PEOPLE in the Emersons Green area currently face a 32-mile trip to reach the nearest dentist accepting new adult NHS patients.
As of January 16 the NHS Find a Dentist website said the closest practice to the area currently open to new adult patients is in Marlborough, Wiltshire.
For children aged 17 and under, the nearest practice open to new NHS patients is just under nine miles away, in Bath.
Seven dentists within five miles of Emersons Green will treat NHS patients only if they have been given a referral for specialist dental care.
A spokesperson for NHS Bristol, North Somerset and South Gloucestershire Integrated Care Board, which is responsible for NHS services in the area, said: “We are aware that access to NHS dentistry in Bristol, North Somerset and South Gloucestershire is challenging and we are working hard to try and improve the situation for local people.

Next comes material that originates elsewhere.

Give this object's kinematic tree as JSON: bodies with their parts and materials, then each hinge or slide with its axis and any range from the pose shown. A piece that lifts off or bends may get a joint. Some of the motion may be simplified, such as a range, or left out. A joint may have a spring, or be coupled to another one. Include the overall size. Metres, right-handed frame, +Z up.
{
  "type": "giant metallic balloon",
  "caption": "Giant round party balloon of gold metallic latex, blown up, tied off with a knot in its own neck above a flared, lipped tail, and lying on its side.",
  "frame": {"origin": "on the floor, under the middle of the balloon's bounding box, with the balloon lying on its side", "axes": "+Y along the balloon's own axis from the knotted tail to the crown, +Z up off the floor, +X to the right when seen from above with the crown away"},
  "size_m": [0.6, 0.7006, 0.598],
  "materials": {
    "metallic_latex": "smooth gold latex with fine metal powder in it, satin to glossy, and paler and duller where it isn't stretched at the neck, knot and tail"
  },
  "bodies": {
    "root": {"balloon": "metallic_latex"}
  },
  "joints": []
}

“We continue to engage extensively with local dental clinicians, their representatives and partners, as part of a wider South West Dental Reform programme, to encourage and support them to continue to provide services for NHS patients.”
The ICB said people with an urgent dental need could call 111 to access one of 64 appointments available each week.
The profession’s official body, the British Dental Association, says the “access crisis” facing the area is typical of the situation around the country.
It blames the “long discredited” NHS dental contract first introduced in 2006, which has led to severe recruitment and retention problems.
Parliament’s Health and Social Care Committee recommended in July last year that it should be reformed, after carrying out an inquiry.
The government said in December that it accepted the committee’s recommendations and “must do more to ensure that everyone can access an NHS dentist”.
But the BDA said it was still waiting for the government to publish its recovery plan and said it had “singularly failed to show it shares the aspirations of the Committee”.
BDA Chair Eddie Crouch said: “The Government claim they want access for all but appear unwilling to make any commitments that could actually achieve that.
“We’ve heard big ambitions but no action, and our patients will continue paying the price.”